Recorded data:
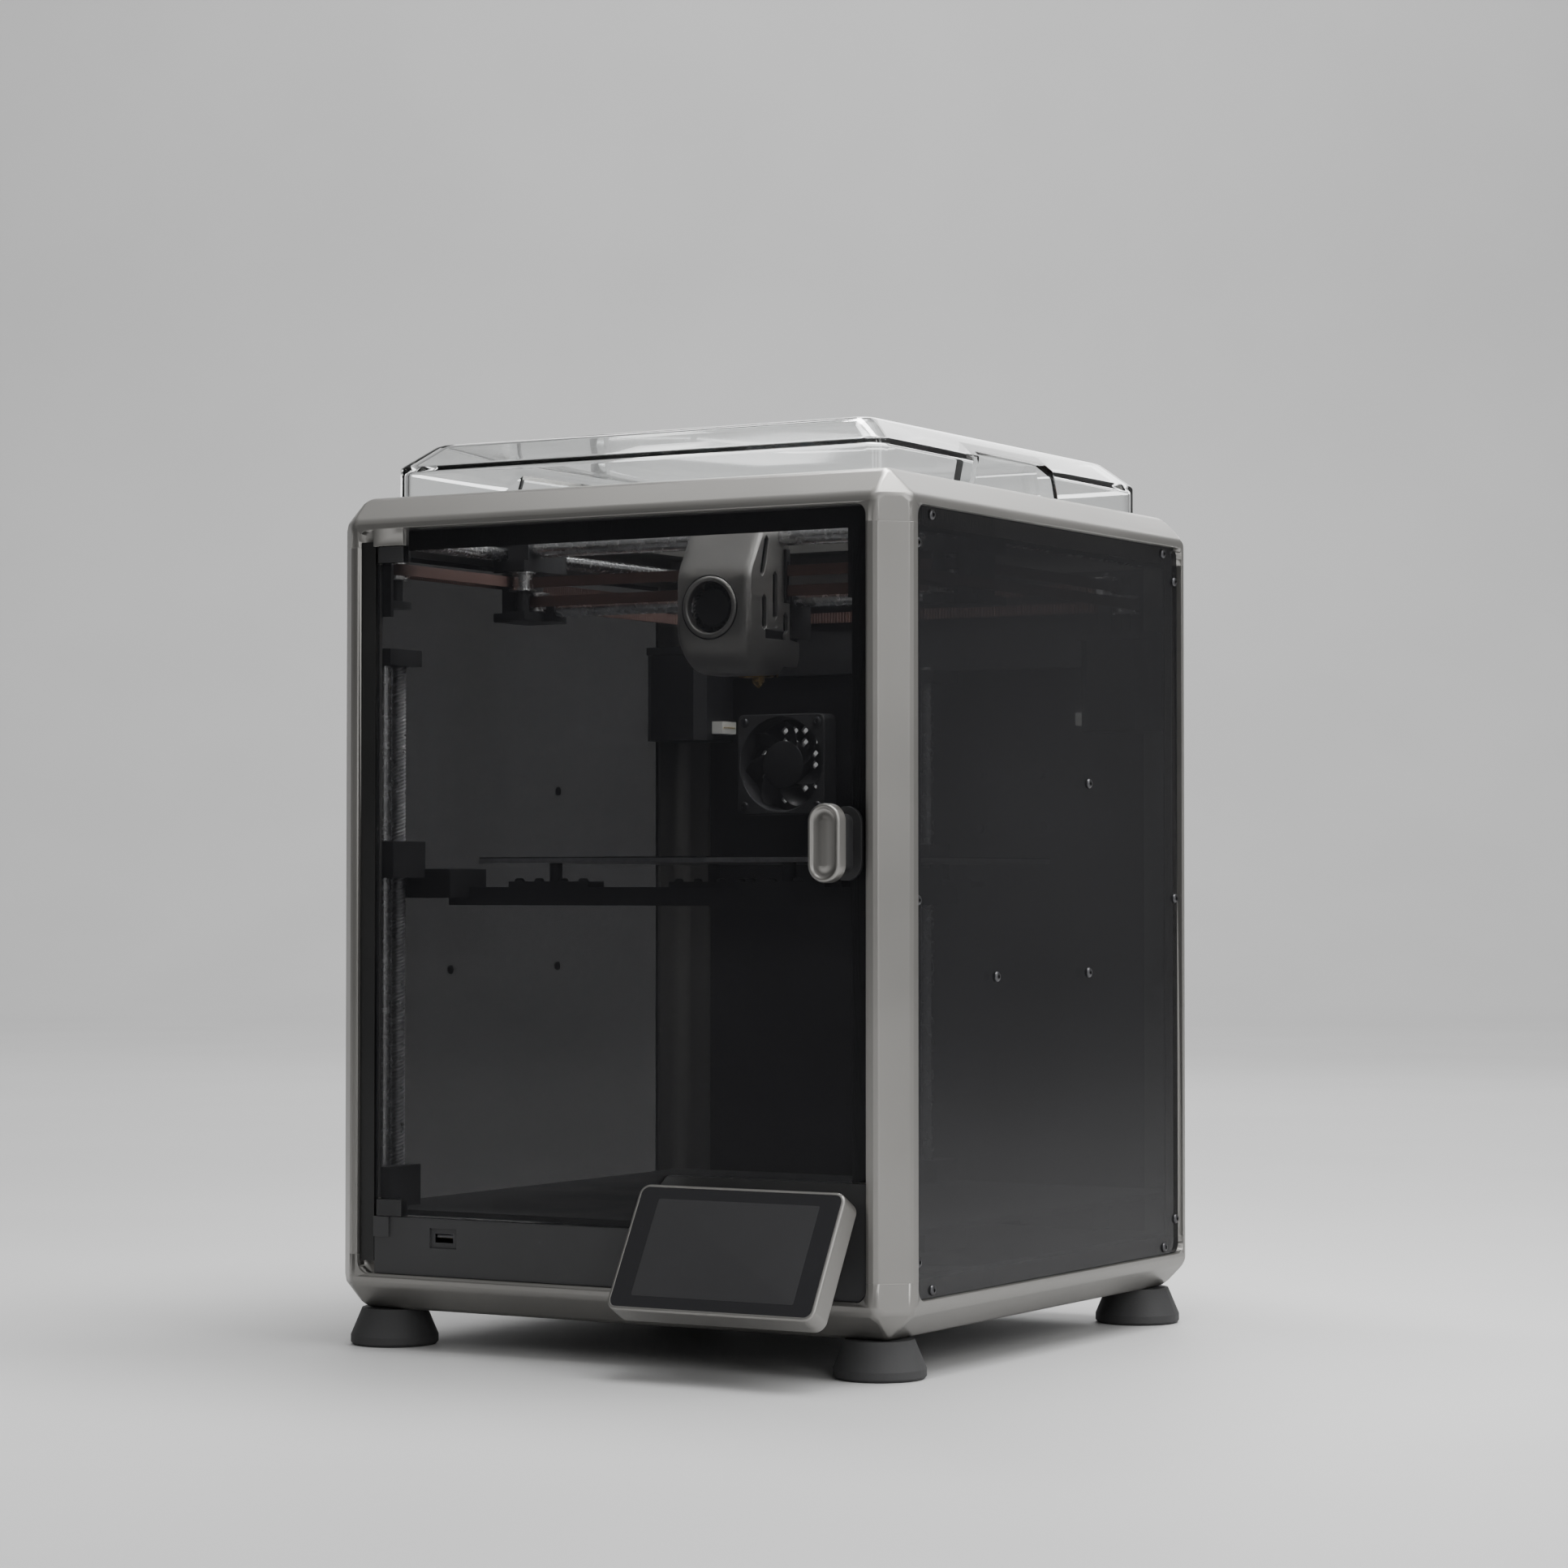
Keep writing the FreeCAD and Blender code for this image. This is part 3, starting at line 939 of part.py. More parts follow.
def bed_plate_nodes():
    wide = around("0", "bed_half")
    deep = around("bed_y", "bed_half")
    node("bed_plate", rounded("plate", "XY", wide, deep, ("bed_top - bed_thick", "bed_top"), "bed_round"))
    level = ("bed_top", "bed_top + sheet_thick")
    mat = rounded("mat", "XY", wide, deep, level, "bed_round")
    tab = block("mat_tab", around("0", "tab_half"),
                ("bed_y - bed_half - tab_reach", "bed_y - bed_half + past"), level)
    node("build_sheet", fuse("mat_whole", mat, tab))
    standoffs = []
    for word, side in SIDES:
        x = f"{side} * rail_x"
        for end, y in (("front", "-beam_y"), ("back", "back_y")):
            plate = block(f"standoff_plate_{end}_{word}", around(x, "standoff_half"), around(y, "rail_half"),
                          ("frame_high", "frame_high + standoff_plate"))
            post = rod(f"standoff_{end}_{word}", "standoff_r", (x, y), ("frame_high", "bed_top - bed_thick"))
            standoffs.append(fuse(f"standoff_whole_{end}_{word}", plate, post))
    node("bed_standoffs", *standoffs)


def bed_frame_node():
    """The carrier under the plate: two beams, two rails and a slider at each lead screw."""
    level = ("frame_low", "frame_high")
    slide = ("slider_low", "slider_top")
    pieces = [
        block("front_beam", around("0", "frame_half"), around("-beam_y", "rail_half"), level),
        block("back_beam", around("0", "rail_x + rail_half"), around("back_y", "rail_half"), level),
        block("rear_arm", around("0", "rear_arm_half"), ("back_y", "rear_arm_back"),
              ("frame_high", "rear_arm_high")),
        block("rear_slider", around("0", "rear_slider_half"), around("rear_screw_y", "rear_arm_half"), slide),
    ]
    through = ("frame_low", "slider_top + bite")
    bores = [rod(f"nut_bore_{word}", "screw_bore", (x, y), through) for word, x, y in screw_places()]
    for word, side in SIDES:
        pieces.append(block(f"side_rail_{word}", around(f"{side} * rail_x", "rail_half"),
                            ("-beam_y", "back_y"), level))
        pieces.append(block(f"corner_arm_{word}", span(side, "arm_in", "arm_out"),
                            ("-arm_front", "-beam_y + rail_half"), ("arm_low", "arm_high")))
        pieces.append(block(f"slider_{word}", span(side, "slider_in", "slider_out"),
                            ("-slider_front", "-slider_back"), slide))
        for end, at in (("front", (f"{side} * screw_x", "-guide_y")),
                        ("rear", (f"{side} * rear_guide_x", "rear_screw_y"))):
            bores.append(rod(f"{end}_slide_bore_{word}", "guide_r + run_gap", at, through))
    node("bed_frame", cut("carrier_cut", fuse("carrier", *pieces), *bores))


# ---------------------------------------------------------------- rear and electronics

def rear_nodes():
    """Mains inlet with three prongs, and the rocker in its frame."""
    case = block("inlet_case", around("inlet_x", "inlet_half"),
                 ("panel_face - inlet_deep", "panel_face + bite"), around("inlet_z", "inlet_tall"))
    socket = block("inlet_socket", around("inlet_x", "inlet_half - inlet_lip"),
                   ("panel_face - socket_deep", "panel_face + inlet_lip"), around("inlet_z", "socket_tall"))
    prongs = []
    for word, shift, lift in (("left", "-prong_x", "-prong_drop"), ("right", "prong_x", "-prong_drop"),
                              ("middle", "0", "prong_lift")):
        prongs.append(block(f"inlet_prong_{word}", around(f"inlet_x + {shift}", "prong_half"),
                            ("panel_face - socket_deep - bite", "panel_face - inlet_lip"),
                            around(f"inlet_z + {lift}", "prong_tall")))
    bezel = block("switch_bezel", around("rocker_x", "bezel_wide"),
                  ("panel_face - bezel_deep", "panel_face + bite"), around("inlet_z", "bezel_tall"))
    well = block("switch_well", around("rocker_x", "well_wide"),
                 ("panel_face - well_deep", "panel_face + past"), around("inlet_z", "well_tall"))
    node("power_inlet", fuse("inlet", cut("inlet_can", case, socket), *prongs), cut("switch_can", bezel, well))
    low = "inlet_z - rocker_tall"
    high = "inlet_z + rocker_tall"
    face = [("panel_face - rocker_root", low), ("panel_face + rocker_off", low),
            ("panel_face - rocker_dip", "inlet_z"), ("panel_face + rocker_on", high),
            ("panel_face - rocker_heel", high)]
    node("power_switch", padded("rocker", "YZ", face, around("rocker_x", "rocker_wide")))


def electronics_nodes():
    base = "cover_low + cover_skin"
    node("power_supply", block("supply", around("supply_x", "supply_half"), ("-supply_front", "supply_back"),
                               (base, "supply_top")))
    parts = [block("board_sheet", around("board_x", "board_half"), around("board_y", "board_half"),
                   ("board_low", "board_top"))]
    for place in (-1, 0, 1):
        parts.append(block(f"chip_{place + 1}", around(f"board_x + {place} * chip_pitch", "chip_half"),
                           around("chip_y", "chip_half"), ("board_top", "chip_top")))
    for across in (-1, 1):
        for along in (-1, 1):
            at = (f"board_x + {across} * peg_at", f"board_y + {along} * peg_at")
            parts.append(rod(f"board_peg_{across + 1}_{along + 1}", "peg_r", at, (base, "board_low")))
    node("mainboard", fuse("board", *parts))


# ---------------------------------------------------------------- the whole printer

for build in (frame_nodes, panel_nodes, panel_screws, front_nodes, door_nodes, display_nodes, feet_node, lid_node,
              belt_nodes, pulley_nodes, gantry_nodes, guide_nodes, holder_nodes, drive_nodes, height_nodes,
              z_belt_node, head_nodes, rotor_nodes, bed_plate_nodes, bed_frame_node, rear_nodes,
              electronics_nodes):
    build()
document.recompute()

for thing in document.Objects:
    if "Invalid" in thing.State or "Error" in thing.State:
        raise RuntimeError(f"{thing.Name} failed: {thing.State}")
os.makedirs("parts", exist_ok=True)
for sub_part in nodes:
    if sub_part.Shape.isNull() or not sub_part.Shape.isValid():
        raise RuntimeError(f"{sub_part.Label} has no valid shape")
    sub_part.Shape.exportStep(f"parts/{sub_part.Label}.step")
    print(sub_part.Label, len(sub_part.Shape.Solids), round(sub_part.Shape.Volume))
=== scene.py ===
import itertools
import json
import math
import bmesh
import bpy
from mathutils import Matrix, Vector


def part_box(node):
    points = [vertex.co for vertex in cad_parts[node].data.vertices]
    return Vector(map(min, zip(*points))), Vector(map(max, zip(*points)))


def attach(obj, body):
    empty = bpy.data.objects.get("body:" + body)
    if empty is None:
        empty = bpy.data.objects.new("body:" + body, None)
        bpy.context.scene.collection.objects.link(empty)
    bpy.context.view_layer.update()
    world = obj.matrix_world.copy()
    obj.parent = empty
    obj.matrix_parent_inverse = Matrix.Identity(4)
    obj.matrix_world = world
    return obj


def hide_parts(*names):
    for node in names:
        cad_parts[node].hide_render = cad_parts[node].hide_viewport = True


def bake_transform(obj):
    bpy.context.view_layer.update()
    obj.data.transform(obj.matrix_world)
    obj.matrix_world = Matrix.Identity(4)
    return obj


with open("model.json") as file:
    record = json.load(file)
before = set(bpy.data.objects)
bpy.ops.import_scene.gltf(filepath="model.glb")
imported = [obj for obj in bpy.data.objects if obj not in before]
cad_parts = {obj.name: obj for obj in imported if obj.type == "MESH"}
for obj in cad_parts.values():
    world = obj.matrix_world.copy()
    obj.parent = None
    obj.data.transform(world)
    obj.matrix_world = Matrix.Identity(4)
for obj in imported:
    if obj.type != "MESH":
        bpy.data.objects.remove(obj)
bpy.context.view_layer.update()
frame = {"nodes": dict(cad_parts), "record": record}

# An enclosed core-XY printer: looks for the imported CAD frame. Metres, +Z up, front towards -Y.
MM = 0.001
SAME_PLACE = 0.001 * MM
NODES = frame["nodes"]


# ---------------------------------------------------------------- places read from the frame

def low(node):
    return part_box(node)[0]


def high(node):
    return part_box(node)[1]


def middle(node):
    return (low(node) + high(node)) / 2


def span(node):
    return high(node) - low(node)


BODY = middle("side_panel_left").y
AXIS_X = Vector((1, 0, 0))
AXIS_Y = Vector((0, 1, 0))
AXIS_Z = Vector((0, 0, 1))


# ---------------------------------------------------------------- materials

def material(name, colour, metallic=0.0, roughness=0.5, alpha=1.0):
    mat = bpy.data.materials.new(name)
    mat.use_nodes = True
    shader = mat.node_tree.nodes["Principled BSDF"]
    shader.inputs["Base Color"].default_value = (*colour, 1)
    shader.inputs["Metallic"].default_value = metallic
    shader.inputs["Roughness"].default_value = roughness
    shader.inputs["Alpha"].default_value = alpha
    return mat


def add(mat, kind, **sockets):
    node = mat.node_tree.nodes.new(kind)
    for name, value in sockets.items():
        node.inputs[name.replace("_", " ")].default_value = value
    return node


def join(mat, source, target, out=0, into=0):
    mat.node_tree.links.new(source.outputs[out], target.inputs[into])


def surface_noise(mat, scale, detail=3.0):
    """Noise in the object's own coordinates, so that it stays on the piece as it moves."""
    coords = add(mat, "ShaderNodeTexCoord")
    noise = add(mat, "ShaderNodeTexNoise", Scale=scale, Detail=detail)
    join(mat, coords, noise, "Object", "Vector")
    return noise


def shader_of(mat):
    return mat.node_tree.nodes["Principled BSDF"]


def vary_colour(mat, noise, dark, light):
    ramp = add(mat, "ShaderNodeValToRGB")
    ramp.color_ramp.elements[0].position = 0.35
    ramp.color_ramp.elements[0].color = (*dark, 1)
    ramp.color_ramp.elements[1].position = 0.65
    ramp.color_ramp.elements[1].color = (*light, 1)
    join(mat, noise, ramp, "Fac", "Fac")
    join(mat, ramp, shader_of(mat), "Color", "Base Color")


def vary_roughness(mat, noise, least, most):
    spread = add(mat, "ShaderNodeMapRange")
    spread.inputs["From Min"].default_value = 0.3
    spread.inputs["From Max"].default_value = 0.7
    spread.inputs["To Min"].default_value = least
    spread.inputs["To Max"].default_value = most
    join(mat, noise, spread, "Fac", "Value")
    join(mat, spread, shader_of(mat), "Result", "Roughness")


def emboss(mat, noise, strength, distance, rim):
    """A fine bump, over edges softened by rim metres."""
    bump = add(mat, "ShaderNodeBump", Strength=strength, Distance=distance)
    soft = add(mat, "ShaderNodeBevel", Radius=rim)
    soft.samples = 4
    join(mat, noise, bump, "Fac", "Height")
    join(mat, soft, bump, "Normal", "Normal")
    join(mat, bump, shader_of(mat), "Normal", "Normal")


def satin_metal(name, dark, light, rough):
    """Painted or brushed metal with a soft sheen."""
    mat = material(name, light, metallic=0.85, roughness=rough[0])
    grain = surface_noise(mat, 900)
    cloud = surface_noise(mat, 6)
    vary_colour(mat, cloud, dark, light)
    vary_roughness(mat, cloud, *rough)
    emboss(mat, grain, 0.10, 0.06 * MM, rim=0.5 * MM)
    return mat


def textured_plastic(name, dark, light, rough, grain=1400, depth=0.08 * MM):
    mat = material(name, light, roughness=rough[0])
    fine = surface_noise(mat, grain)
    cloud = surface_noise(mat, 14)
    vary_colour(mat, cloud, dark, light)
    vary_roughness(mat, cloud, *rough)
    emboss(mat, fine, 0.25, depth, rim=0.3 * MM)
    return mat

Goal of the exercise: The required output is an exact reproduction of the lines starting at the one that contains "bpy.context.scene.collection.objects.link(empty)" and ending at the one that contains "obj.parent = None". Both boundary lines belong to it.

The answer:
        bpy.context.scene.collection.objects.link(empty)
    bpy.context.view_layer.update()
    world = obj.matrix_world.copy()
    obj.parent = empty
    obj.matrix_parent_inverse = Matrix.Identity(4)
    obj.matrix_world = world
    return obj


def hide_parts(*names):
    for node in names:
        cad_parts[node].hide_render = cad_parts[node].hide_viewport = True


def bake_transform(obj):
    bpy.context.view_layer.update()
    obj.data.transform(obj.matrix_world)
    obj.matrix_world = Matrix.Identity(4)
    return obj


with open("model.json") as file:
    record = json.load(file)
before = set(bpy.data.objects)
bpy.ops.import_scene.gltf(filepath="model.glb")
imported = [obj for obj in bpy.data.objects if obj not in before]
cad_parts = {obj.name: obj for obj in imported if obj.type == "MESH"}
for obj in cad_parts.values():
    world = obj.matrix_world.copy()
    obj.parent = None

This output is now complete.